**Stated problem:**
All of the data below must be repeated exactly.

——

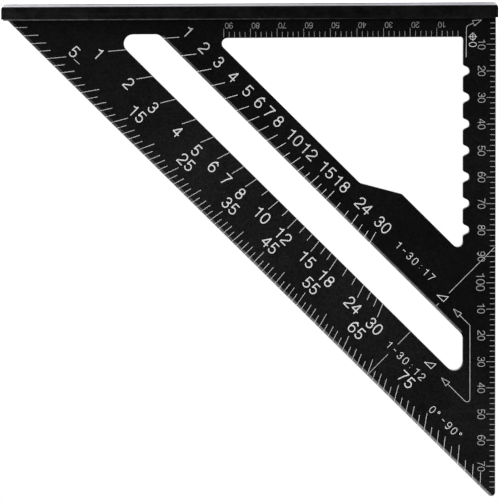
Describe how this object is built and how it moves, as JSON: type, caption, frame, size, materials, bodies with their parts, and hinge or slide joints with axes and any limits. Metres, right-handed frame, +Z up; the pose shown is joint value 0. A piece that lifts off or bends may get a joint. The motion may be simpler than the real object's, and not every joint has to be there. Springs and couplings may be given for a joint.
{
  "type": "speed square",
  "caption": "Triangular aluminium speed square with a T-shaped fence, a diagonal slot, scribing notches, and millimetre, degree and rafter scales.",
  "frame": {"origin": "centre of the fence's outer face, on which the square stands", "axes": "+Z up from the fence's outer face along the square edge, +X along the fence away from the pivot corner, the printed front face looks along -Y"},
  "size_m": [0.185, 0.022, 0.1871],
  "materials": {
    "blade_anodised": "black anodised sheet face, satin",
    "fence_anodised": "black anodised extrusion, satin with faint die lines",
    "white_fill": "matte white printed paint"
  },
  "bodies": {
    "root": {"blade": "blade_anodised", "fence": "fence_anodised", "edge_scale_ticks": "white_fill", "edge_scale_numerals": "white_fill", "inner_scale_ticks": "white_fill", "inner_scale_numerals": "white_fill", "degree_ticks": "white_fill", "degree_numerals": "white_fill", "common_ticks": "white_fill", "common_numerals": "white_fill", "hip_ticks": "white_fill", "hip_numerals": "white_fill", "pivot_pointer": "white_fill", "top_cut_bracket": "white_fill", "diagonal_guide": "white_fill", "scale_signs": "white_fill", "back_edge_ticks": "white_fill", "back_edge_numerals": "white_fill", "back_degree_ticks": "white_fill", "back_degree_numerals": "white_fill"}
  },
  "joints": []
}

——

**Answer to this problem:**
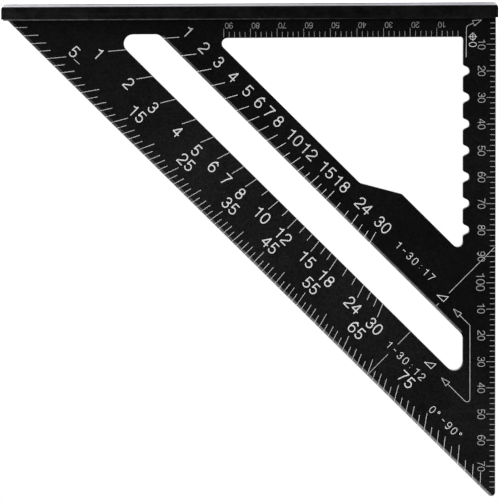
Describe how this object is built and how it moves, as JSON: type, caption, frame, size, materials, bodies with their parts, and hinge or slide joints with axes and any limits. Metres, right-handed frame, +Z up; the pose shown is joint value 0. A piece that lifts off or bends may get a joint. The motion may be simpler than the real object's, and not every joint has to be there. Springs and couplings may be given for a joint.
{
  "type": "speed square",
  "caption": "Triangular aluminium speed square with a T-shaped fence, a diagonal slot, scribing notches, and millimetre, degree and rafter scales.",
  "frame": {"origin": "centre of the fence's outer face, on which the square stands", "axes": "+Z up from the fence's outer face along the square edge, +X along the fence away from the pivot corner, the printed front face looks along -Y"},
  "size_m": [0.185, 0.022, 0.1871],
  "materials": {
    "blade_anodised": "black anodised sheet face, satin",
    "fence_anodised": "black anodised extrusion, satin with faint die lines",
    "white_fill": "matte white printed paint"
  },
  "bodies": {
    "root": {"blade": "blade_anodised", "fence": "fence_anodised", "edge_scale_ticks": "white_fill", "edge_scale_numerals": "white_fill", "inner_scale_ticks": "white_fill", "inner_scale_numerals": "white_fill", "degree_ticks": "white_fill", "degree_numerals": "white_fill", "common_ticks": "white_fill", "common_numerals": "white_fill", "hip_ticks": "white_fill", "hip_numerals": "white_fill", "pivot_pointer": "white_fill", "top_cut_bracket": "white_fill", "diagonal_guide": "white_fill", "scale_signs": "white_fill", "back_edge_ticks": "white_fill", "back_edge_numerals": "white_fill", "back_degree_ticks": "white_fill", "back_degree_numerals": "white_fill"}
  },
  "joints": []
}